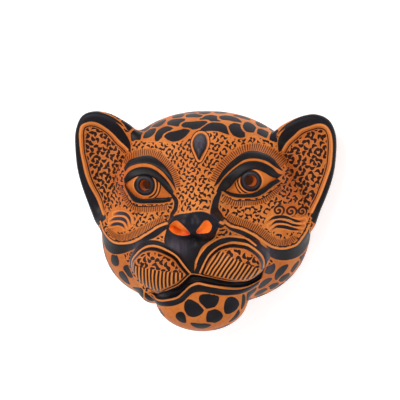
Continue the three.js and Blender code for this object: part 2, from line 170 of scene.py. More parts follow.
# ---- spots: (across, out, up), half length and half width, and tilt of the length in degrees ----
CROWN_SPOTS = [
    ((-61, 29, 72), 5.4, 4.0, 90), ((-49, 30, 73.5), 5.2, 4.2, 65), ((-36.5, 36, 75.5), 7.4, 3.8, 62),
    ((-25, 29, 83.5), 6, 5.4, 20), ((-21.5, 44, 72), 9.5, 4.6, 14), ((-7.5, 36, 81), 10, 4.2, 14),
    ((-11, 20, 89.5), 7, 3.4, -10), ((6.5, 26, 87.5), 6.6, 4.2, -8), ((23, 22, 87), 9, 4, -3),
    ((12.5, 37, 80), 10, 4.6, -4), ((30.5, 36, 77.5), 7.4, 5.4, 90), ((42, 28, 79), 6, 5, 60),
    ((54, 25, 74), 5, 4.2, -30), ((64, 29, 71), 6, 3.2, 100), ((-70, 27, 80.5), 5.6, 4, -35),
]
CHIN_SPOTS = [
    ((12.5, 80, -70.5), 8.6, 6.6, 0), ((-2, 80, -78), 8.8, 7.2, -30), ((16.5, 77, -85), 7.8, 7.2, 90),
    ((32.5, 73, -75), 8.1, 7.2, 20), ((-13.5, 75, -86.5), 6.2, 4.8, 90), ((4, 71, -94), 9, 4.4, -5),
    ((-32, 60, -84), 4.2, 3.6, -30), ((44.5, 61, -74), 6.8, 3, 75), ((35, 63, -88), 7.2, 3.2, 50),
    ((21, 58, -99), 7.5, 4, 5), ((-22, 57, -98), 6.5, 4, -30),
]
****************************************
Your task is to repeat the data exactly, with nothing left out.

### Result of this task
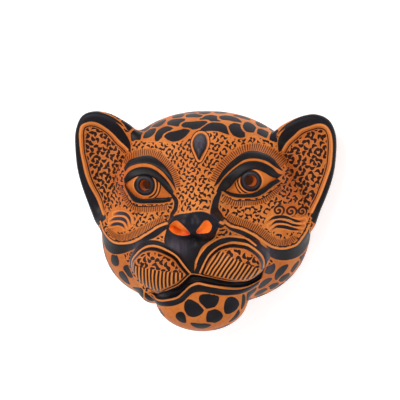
Continue the three.js and Blender code for this object: part 2, from line 170 of scene.py. More parts follow.
# ---- spots: (across, out, up), half length and half width, and tilt of the length in degrees ----
CROWN_SPOTS = [
    ((-61, 29, 72), 5.4, 4.0, 90), ((-49, 30, 73.5), 5.2, 4.2, 65), ((-36.5, 36, 75.5), 7.4, 3.8, 62),
    ((-25, 29, 83.5), 6, 5.4, 20), ((-21.5, 44, 72), 9.5, 4.6, 14), ((-7.5, 36, 81), 10, 4.2, 14),
    ((-11, 20, 89.5), 7, 3.4, -10), ((6.5, 26, 87.5), 6.6, 4.2, -8), ((23, 22, 87), 9, 4, -3),
    ((12.5, 37, 80), 10, 4.6, -4), ((30.5, 36, 77.5), 7.4, 5.4, 90), ((42, 28, 79), 6, 5, 60),
    ((54, 25, 74), 5, 4.2, -30), ((64, 29, 71), 6, 3.2, 100), ((-70, 27, 80.5), 5.6, 4, -35),
]
CHIN_SPOTS = [
    ((12.5, 80, -70.5), 8.6, 6.6, 0), ((-2, 80, -78), 8.8, 7.2, -30), ((16.5, 77, -85), 7.8, 7.2, 90),
    ((32.5, 73, -75), 8.1, 7.2, 20), ((-13.5, 75, -86.5), 6.2, 4.8, 90), ((4, 71, -94), 9, 4.4, -5),
    ((-32, 60, -84), 4.2, 3.6, -30), ((44.5, 61, -74), 6.8, 3, 75), ((35, 63, -88), 7.2, 3.2, 50),
    ((21, 58, -99), 7.5, 4, 5), ((-22, 57, -98), 6.5, 4, -30),
]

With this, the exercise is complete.